--- Written problem ---
Output the material beneath exactly, leaving nothing out.

--- Supplied data ---
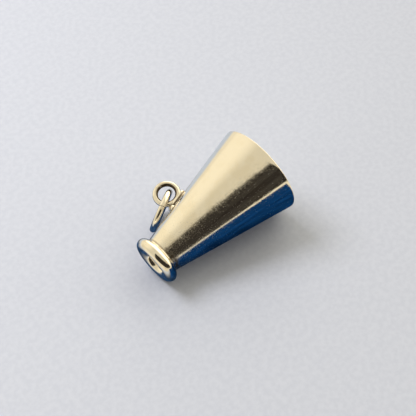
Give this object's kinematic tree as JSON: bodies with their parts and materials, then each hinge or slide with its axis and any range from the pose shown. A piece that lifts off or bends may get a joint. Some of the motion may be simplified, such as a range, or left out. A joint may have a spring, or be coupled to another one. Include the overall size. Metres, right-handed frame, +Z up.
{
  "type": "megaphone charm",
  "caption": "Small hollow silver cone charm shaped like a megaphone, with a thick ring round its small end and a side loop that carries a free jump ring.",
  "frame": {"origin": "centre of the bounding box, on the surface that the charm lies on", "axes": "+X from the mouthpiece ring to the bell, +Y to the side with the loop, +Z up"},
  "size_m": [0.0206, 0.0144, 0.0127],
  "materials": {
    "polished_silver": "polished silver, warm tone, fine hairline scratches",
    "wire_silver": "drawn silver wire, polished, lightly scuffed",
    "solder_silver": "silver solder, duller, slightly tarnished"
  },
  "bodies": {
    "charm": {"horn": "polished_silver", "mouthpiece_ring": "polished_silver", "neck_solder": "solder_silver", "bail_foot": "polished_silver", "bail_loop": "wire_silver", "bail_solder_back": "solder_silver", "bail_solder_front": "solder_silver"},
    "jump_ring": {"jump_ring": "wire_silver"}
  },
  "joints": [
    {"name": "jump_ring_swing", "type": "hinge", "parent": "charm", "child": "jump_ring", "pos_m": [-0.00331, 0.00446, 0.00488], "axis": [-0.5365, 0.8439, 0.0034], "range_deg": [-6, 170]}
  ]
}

--- Answer to the exercise ---
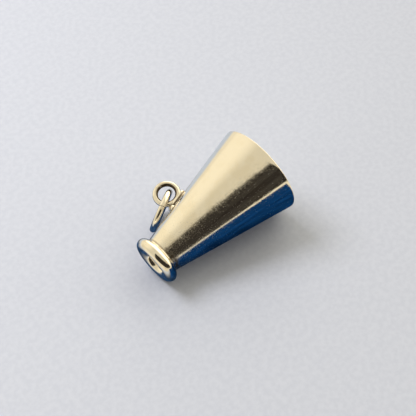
Give this object's kinematic tree as JSON: bodies with their parts and materials, then each hinge or slide with its axis and any range from the pose shown. A piece that lifts off or bends may get a joint. Some of the motion may be simplified, such as a range, or left out. A joint may have a spring, or be coupled to another one. Include the overall size. Metres, right-handed frame, +Z up.
{
  "type": "megaphone charm",
  "caption": "Small hollow silver cone charm shaped like a megaphone, with a thick ring round its small end and a side loop that carries a free jump ring.",
  "frame": {"origin": "centre of the bounding box, on the surface that the charm lies on", "axes": "+X from the mouthpiece ring to the bell, +Y to the side with the loop, +Z up"},
  "size_m": [0.0206, 0.0144, 0.0127],
  "materials": {
    "polished_silver": "polished silver, warm tone, fine hairline scratches",
    "wire_silver": "drawn silver wire, polished, lightly scuffed",
    "solder_silver": "silver solder, duller, slightly tarnished"
  },
  "bodies": {
    "charm": {"horn": "polished_silver", "mouthpiece_ring": "polished_silver", "neck_solder": "solder_silver", "bail_foot": "polished_silver", "bail_loop": "wire_silver", "bail_solder_back": "solder_silver", "bail_solder_front": "solder_silver"},
    "jump_ring": {"jump_ring": "wire_silver"}
  },
  "joints": [
    {"name": "jump_ring_swing", "type": "hinge", "parent": "charm", "child": "jump_ring", "pos_m": [-0.00331, 0.00446, 0.00488], "axis": [-0.5365, 0.8439, 0.0034], "range_deg": [-6, 170]}
  ]
}